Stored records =
____________

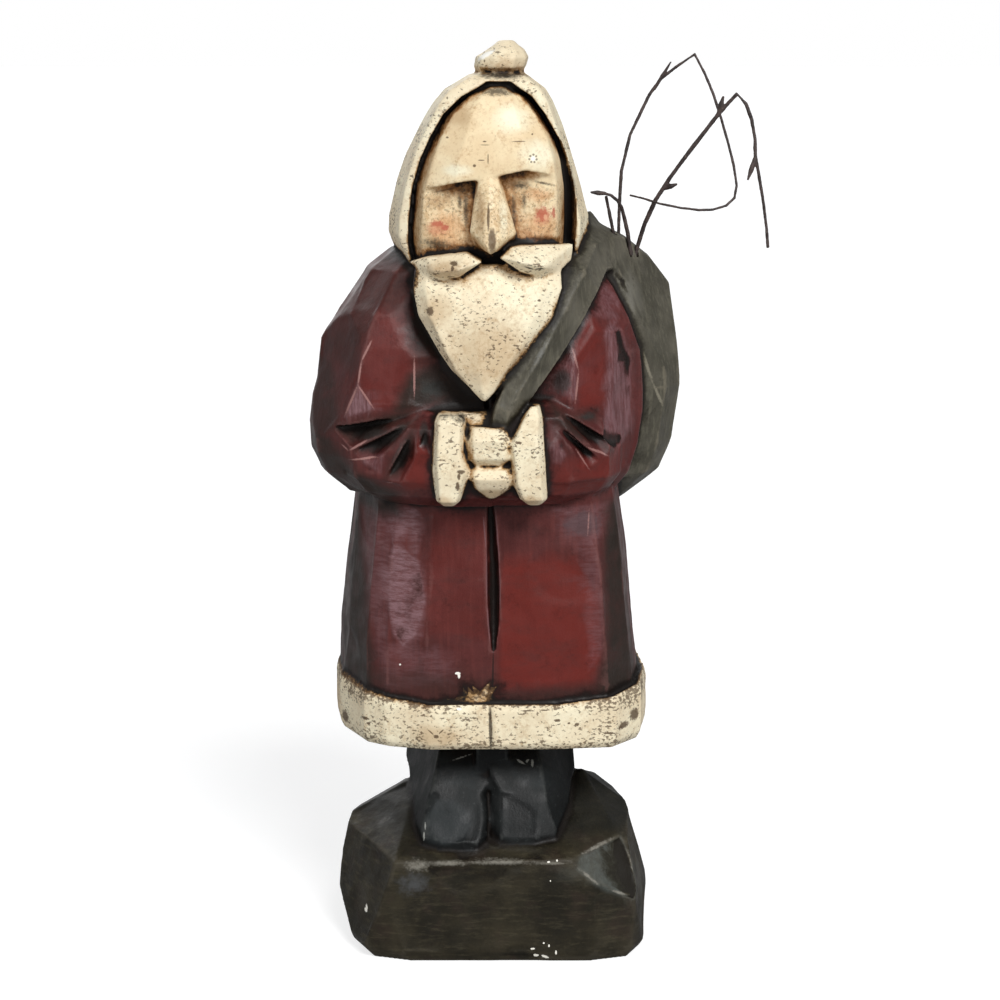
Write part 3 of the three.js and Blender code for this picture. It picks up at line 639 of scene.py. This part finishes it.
def tint(red, green, blue):
    """A colour given as on a screen, as the light values that a shader needs."""
    def linear(value):
        value = value / 255
        return value / 12.92 if value <= 0.04045 else ((value + 0.055) / 1.055) ** 2.4

    return (linear(red), linear(green), linear(blue), 1.0)


class Recipe:
    """One material, and short ways to add nodes to it."""

    def __init__(self, name):
        self.material = bpy.data.materials.new(name)
        self.material.use_nodes = True
        self.tree = self.material.node_tree
        self.shader = self.tree.nodes["Principled BSDF"]
        self.place = self.add("ShaderNodeTexCoord", {}, "Object")
        self.made = {}

    def put(self, socket, value):
        if isinstance(value, bpy.types.NodeSocket):
            self.tree.links.new(value, socket)
        else:
            socket.default_value = value

    def add(self, kind, inputs, output=0, **settings):
        node = self.tree.nodes.new(kind)
        for key, value in settings.items():
            setattr(node, key, value)
        for key, value in inputs.items():
            self.put(node.inputs[key], value)
        return node.outputs[output]

    def once(self, key, make):
        """What make() gives, made only the first time that it is asked for."""
        if key not in self.made:
            self.made[key] = make()
        return self.made[key]

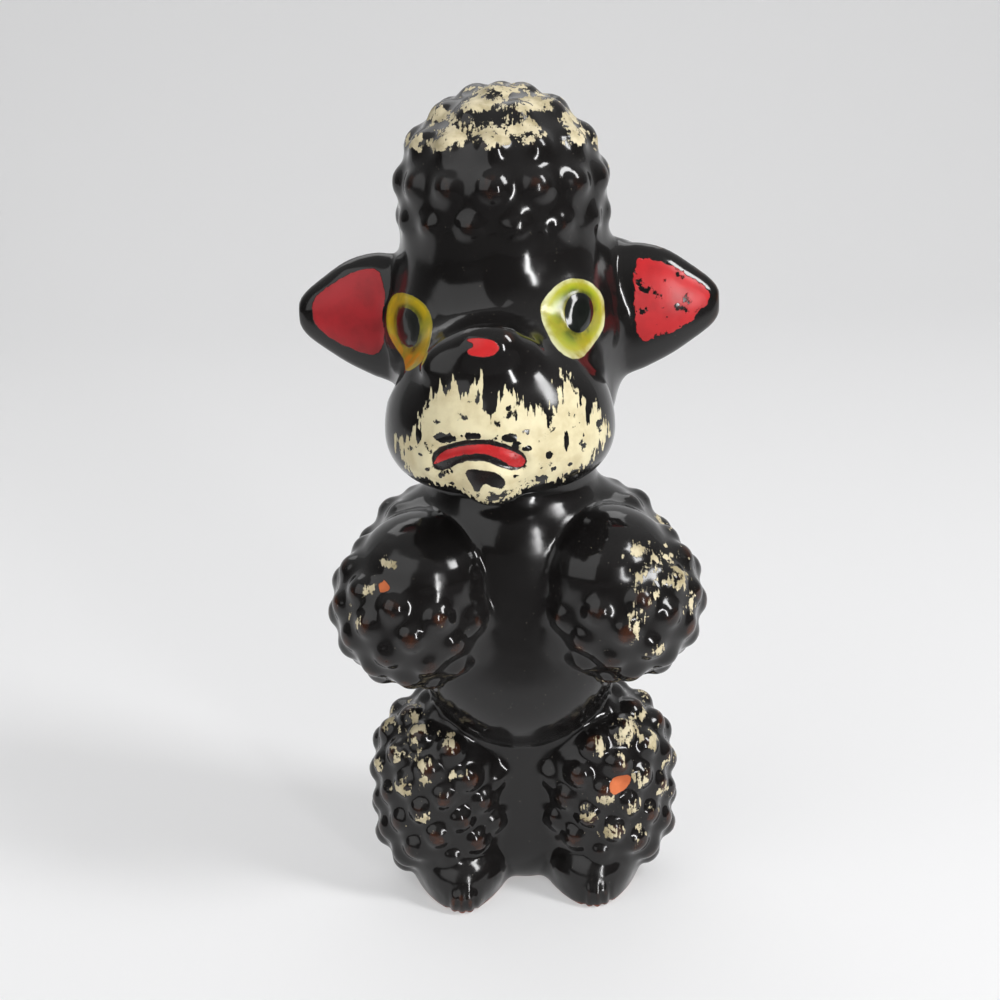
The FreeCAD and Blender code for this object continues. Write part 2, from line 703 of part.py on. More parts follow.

____________

Work instructions = All lines above containing the string "Write" are to be collected.

Solution for this task =
Write part 3 of the three.js and Blender code for this picture. It picks up at line 639 of scene.py. This part finishes it.
The FreeCAD and Blender code for this object continues. Write part 2, from line 703 of part.py on. More parts follow.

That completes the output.